Imagine a pilgrimage…
where you trekked for month after month…
and each step took you somewhere you’d never been before…
Vicky Loras challenged her PLN to share a story, personal or professional but a decisive one. There are over 20 tales on her blog and Vicky’s challenge brings out details that we might not otherwise encounter in 140 characters or in an average blog post. MERCI Vicky !!!!
Without further ado, I’d like to share one of my favorite stories that (re)defined my path… it requires a 290-word introduction, and I promise you it’s worth reading on.
(and my challenge to you… which is your favorite photo ?)
As a teenager I was gaga over French.
My father had never been abroad (ok, Mexico 5 days) and my mother had only spent a few weeks in Europe, so it was a leap of faith on their part to ship me off to France when I was only 17. I spent 6 months in a wonderful host family in the BEAUTIFUL Southern Alps region.
I caught the bug BIG TIME.
The language bug.
The travel bug.
The adventure bug.
The try-something-new bug.
AND, also the MOUNTAIN bug.
After my senior year of high school I got a scholarship to study languages and sociology and continued to travel whenever I could. After college, though, I wasn’t settled on a single professional path and instead of choosing something I’d studied, I leapt sidewise and took a $7.25/hr job as a cook at a very fancy new FRENCH restaurant in Cincinnati, the town where I grew up.
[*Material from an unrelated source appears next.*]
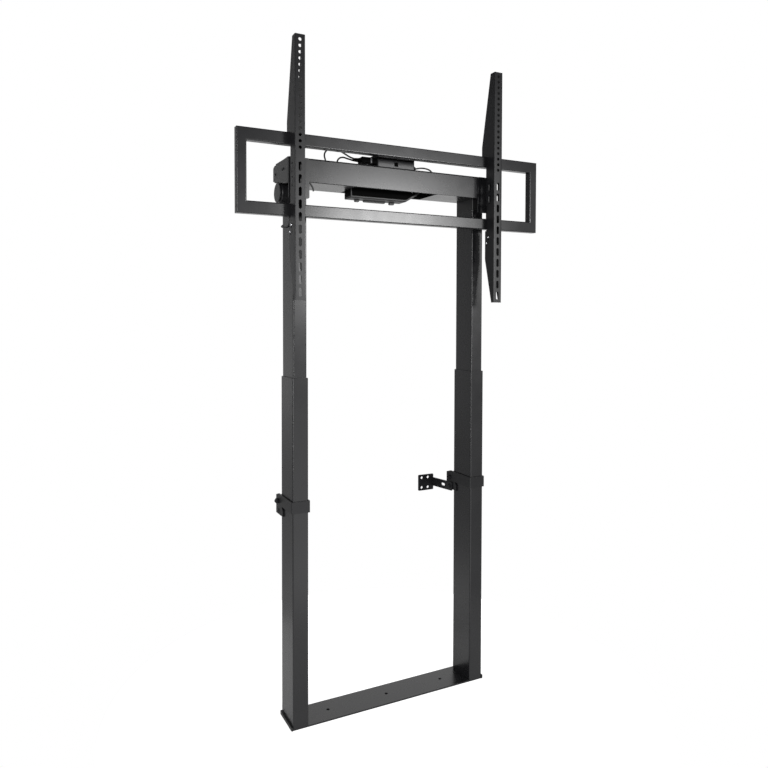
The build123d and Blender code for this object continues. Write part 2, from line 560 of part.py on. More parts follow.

The next three years were spent cooking, adventuring (Mexico for 9 months), and all the while I taught English, French and Italian, sometimes part-time, sometimes full-time. I finally honed in on teaching as my profession of choice and I applied for Teach for America in 2005. It’s an admirable program that pairs young passionate teachers with underpriveleged areas throughout the US, and it would’ve allowed me to teach and also do my MA in Education on the side.
I didn’t get in.
Before the T-for-A rejection, I was in Los Angeles and had been working 70-hour weeks cooking at night and teaching EFL in the mornings. I was young and enjoyed being busy, but after a few months of that kind of grind it started to get old. Plus, I wanted a “real longterm classroom environment” and had hoped to teach ESL to Latino immigrants (as I spoke Spanish).
When the rejection came, my gut said: ”head home and figure out the next step” so I did. I worked for the family business (violins), saved money for a few months, and kept seeking other teaching options for the fall.
I had had a dream for a number of years
and decided to take a leap of faith that summer.
That summer over 4 months I walked on average 25km a day, advancing slowly over the 3500km of The Appalachian Trail. It was the experience of a lifetime. THE ICING ON THE CAKE was… right before I started, I had secured a position teaching English at ShanDong University in China, so I was ‘free’ to walk and not worry about what was next.
The trail was varied, as was the weather…
Despite what you might imagine, it wasn’t solitary. After the first month, I’d met tons of folks “thru-hiking” and even one fella with whom I would walk the next 3 months. On the trail, everyone had “trail names”. I was Soeur Hawk and my hiking buddy was 007.
Oh, and there were more than just humans on that trail…
It was much more than ‘just’ walking.
I don’t know that any other experience in my life taught me more about
1) being present to my surroundings
2) seeing challenge in a positive manner
3) our connection with the Earth
5) enjoying the NOW of life without ‘distraction’
I could go on and on…
But really… it was fun !
There were fires… but not many. When ya hike all day, yer kinda happy to just eat a good meal and lay low in the evening.
And it was beautiful… and there were moments I’ll never forget…
All good things must come to an end, and the Appalachian trail ends at Mount Kathadin.
We dressed ‘uniquely‘ for the memorable event…
I’ve been lucky to have wandered and enjoyed many cultures, professions and friends in my life, but those four months were probably the most blissful I’ve ever experienced. It was simple living. Focusing on the now. In-joying life.
I swear I’ll do it again… when I can find the time !
AND, I’m more than happy to answer any questions you might have.
It’s great to reminisce and share so THANKS for reading.